It's kind of complicated. The simplest way I can explain it is: no, I don't believe in a broad swath of the entire structure of the system, or even an overarching state itself. I've practiced civil disobedience in the face of rubber bullets. At my deepest level, I think unjust laws are wrong and should not be obeyed - and I do not blame any individual for refusing to obey a law they feel is unjust. I'm not even sure whether or not I believe in the rule of law (without explicit consent), period, at a deep and theoretical level.

But at the same time, I have to live in the world we have, not the world I want - and so I am required to adapt my moral compass to the reality that exists to a certain degree. How do I, morally, feel about the state and the actions of the state? Does the fact that I think the state is unjustified and possibly tyrannical mean that, say, I have to oppose the state getting rid of DADT just because the state has acted? In my view, it means that you have to operate on two levels - one the theoretical ideal, and the other the compromise ideal. In the world that you live in, how do you act? What do you think? What do you endorse? And in that world, I come to the conclusion that if there must be laws without consent (and I do not I think this will ever be eliminated in my lifetime) then at least those laws should be applied evenly. I embrace the Constitution not because it is a holy document inspired by God or somesuch, but because it is a strong protection against tyrannical abuses, and I hate tyrannical abuses.

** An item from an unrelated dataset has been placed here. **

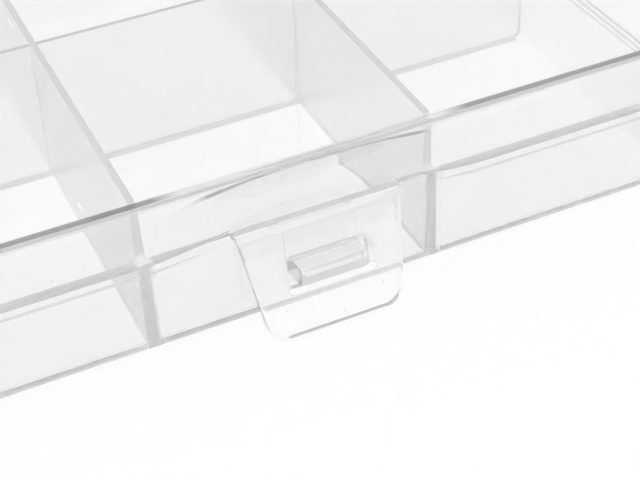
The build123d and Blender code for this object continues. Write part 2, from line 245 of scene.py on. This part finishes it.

I also have been to war, and had the idea of a "war of liberation" stuck so far in my craw that I doubt it will ever get out again. My actions have killed people in the name of liberating other people. And I was wrong to do it. So that always affects Civil War discussions, for me. I can't think of one without the other.

So from a pure libertarian standpoint: yes, I endorse freedom, always freedom. But I am not justified in making war on my neighbor to gain the freedom of others. I am not even justified in stepping onto his land to do so.

From a living-in-this-world perspective, I feel people should not be held to suffer for past actions which they could not have predicted, even with all available data, would lead to that end.

Why do you stop there? How much should the slave owners have paid the slaves?

I included my speculations there above, based on my understanding and questions about how things worked. I don't have all of the answers - which is why I asked for anyone with more knowledge of estate law to chime in.

When you receive stolen goods*, you are not held liable for their use during that time. We don't have any rules about stolen people - I think. It doesn't mean that the laws on the books about stolen property are right - I also have issue with how they are handled - but it provides kind of a stepping stone for thinking about how slaves should have been compensated: and I do think they should have been. It just isn't as easy to calculate in numbers how they should have been compensated, and who should have done the compensating. Nor is it easy to judge who is responsible in the case of people who were born into slavery as a result of their parent being enslaved. Who is legally responsible is a tool to go to, not because The Law Is Always Right, but because, in the absence of a compass, you can get ideas and decide whether or not they are good ones.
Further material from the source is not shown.